US 11,816,891 B2
	Video recognition method and apparatus, electronic device and storage medium
Wenhao Wu, Beijing (CN); and Yuxiang Zhao, Beijing (CN)
Assigned to BEIJING BAIDU NETCOM SCIENCE AND TECHNOLOGY CO., LTD., Beijing (CN)
Filed by BEIJING BAIDU NETCOM SCIENCE AND TECHNOLOGY CO., LTD., Beijing (CN)
Filed on Aug. 25, 2021, as Appl. No. 17/411,254.
Claims priority of application No. 202110081599.6 (CN), filed on Jan. 21, 2021.
Prior Publication US 2021/0383128 A1, Dec. 9, 2021
Int. Cl.
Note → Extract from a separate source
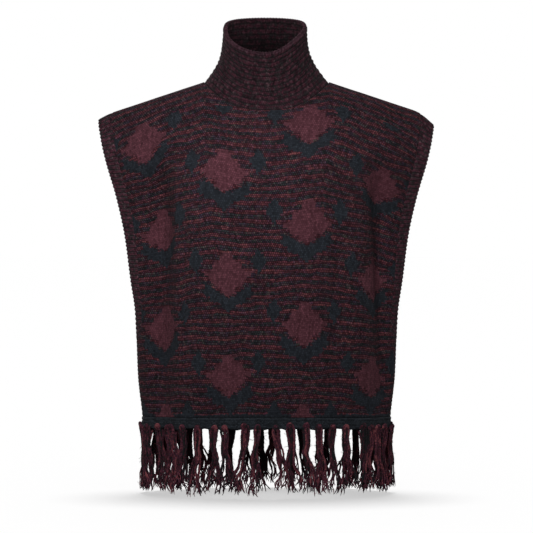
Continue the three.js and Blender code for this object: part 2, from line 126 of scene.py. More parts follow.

G06V 20/40 (2022.01)

CPC G06V 20/41 (2022.01) [G06V 20/46 (2022.01); G06V 20/49 (2022.01)]

9 Claims

1. A video recognition method, comprising:

dividing a to-be-recognized video into at least two video segments;

extracting video frames from the at least two video segments, and performing feature recognition on the video frames to obtain initial semantic feature blocks of the at least two video segments;

fusing each of the initial semantic feature blocks, and obtaining a fused target semantic feature block; and

determining, according to the fused target semantic feature block, a type of the to-be-recognized video;

wherein the fusing the obtained initial semantic feature blocks, and obtaining the fused target semantic feature block comprises: fusing, according to a dynamic movement strategy, feature information of different channels of the each of the initial semantic feature blocks, and obtaining the fused target semantic feature block;

wherein the fusing, according to the dynamic movement strategy, the feature information of the different channels of the each of the initial semantic feature blocks comprises:

moving feature information of a first channel of a current initial semantic feature block to an initial semantic feature block that is ranked before the current initial semantic feature block in time sequence and adjacent to the current initial semantic feature block; and

moving feature information of a second channel of the current initial semantic feature block to an initial semantic feature block that is ranked after the current initial semantic feature block in time sequence and adjacent to the current initial semantic feature block.